Jubal Anderson Early was born on November 3, 1816, in Franklin County, Virginia, to Joab Early and Ruth Stovall Hairston. His father was a planter and local politician who owned $20,000 of real estate by 1850. His mother died in 1832. He attended school in Lynchburg and Danville, Virginia, before receiving an appointment to the United States Military Academy in 1833.
Early graduated from the academy in 1837 and received a commission as a 2nd lieutenant in the 3rd United States Artillery. He served briefly in the Second Seminole War before resigning from the military in 1838. He then studied law, and he was admitted to the Virginia bar in 1840. He supported the Whig Party, and he served in the Virginia House of Delegates from 1841 until 1842.

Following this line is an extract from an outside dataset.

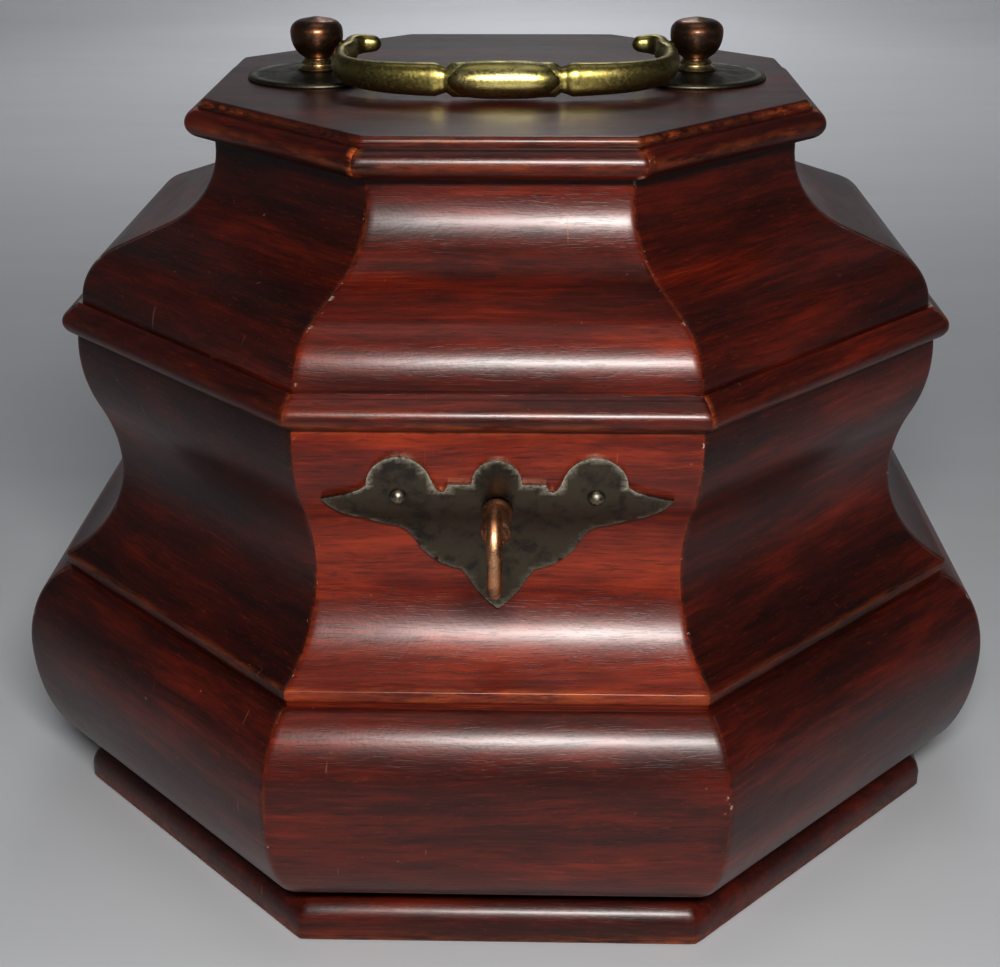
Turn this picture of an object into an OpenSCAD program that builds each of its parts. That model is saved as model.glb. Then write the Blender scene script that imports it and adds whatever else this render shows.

He took part in the Mexican American War, receiving a commission as a major in the 1st Virginia Volunteers. He arrived in Mexico too late to witness combat, but he served on garrison duty and helped govern the town of Monterey. During the war, he also developed rheumatoid arthritis, which plagued him for the rest of his life. He returned to Franklin County, Virginia, after the war and resumed his work as a lawyer. He never married, but he engaged in a long relationship with Julia McNealey. The couple had four children: Joseph, born around 1851; Florence, born around 1859; Robert, born around 1861; and Jubal, born around 1864.
Early served as a Unionist delegate to the Virginia Secession Convention in 1861. He voted against secession on April 4 and again on April 17. After Virginia seceded, however, he sided with the Confederacy, and he received a commission as a brigadier general in the Virginia militia. In June 1861, he became the colonel of the 24th Virginia Infantry. He took part in many of the war’s major battles, including the First Battle of Manassas, the Seven Days’ Battles, the Second Battle of Manassas, the Battle of Antietam, the Battle of Fredericksburg, the Battle of Chancellorsville, the Battle of Gettysburg, the Overland Campaign, and the Shenandoah Valley campaign of 1864.
He was promoted to brigadier general in 1861 and to major general in January 1863, and he received a temporary promotion to lieutenant general in June 1864. He was wounded in the shoulder in the Battle of Williamsburg in May 1862, but he rejoined the army the following month. Union forces defeated him in the Battle of Waynesboro in March 1865. After the battle, General Robert E. Lee relived Early of command and instructed him to return home.
When the Confederacy collapsed in 1865, Early refused to swear an oath of allegiance to the Union. Instead, he fled to Mexico and eventually made his way to Canada. While he was there, he published A Memoir of the Last Year of the War for Independence, which was the first memoir by a leading Civil War general on either side.
He returned to the United States in 1869 and settled in Lynchburg, Virginia. He became a powerful advocate of the Lost Cause, and he spent the rest of his life defending the Confederacy in speeches, letters, and publications. He became president of the Southern Historical Society in 1873, and he also served as president of the Lee Monument Association and the Association of the Army of Northern Virginia. He died in Lynchburg on March 2, 1894, and he was buried in the town’s Spring Hill Cemetery.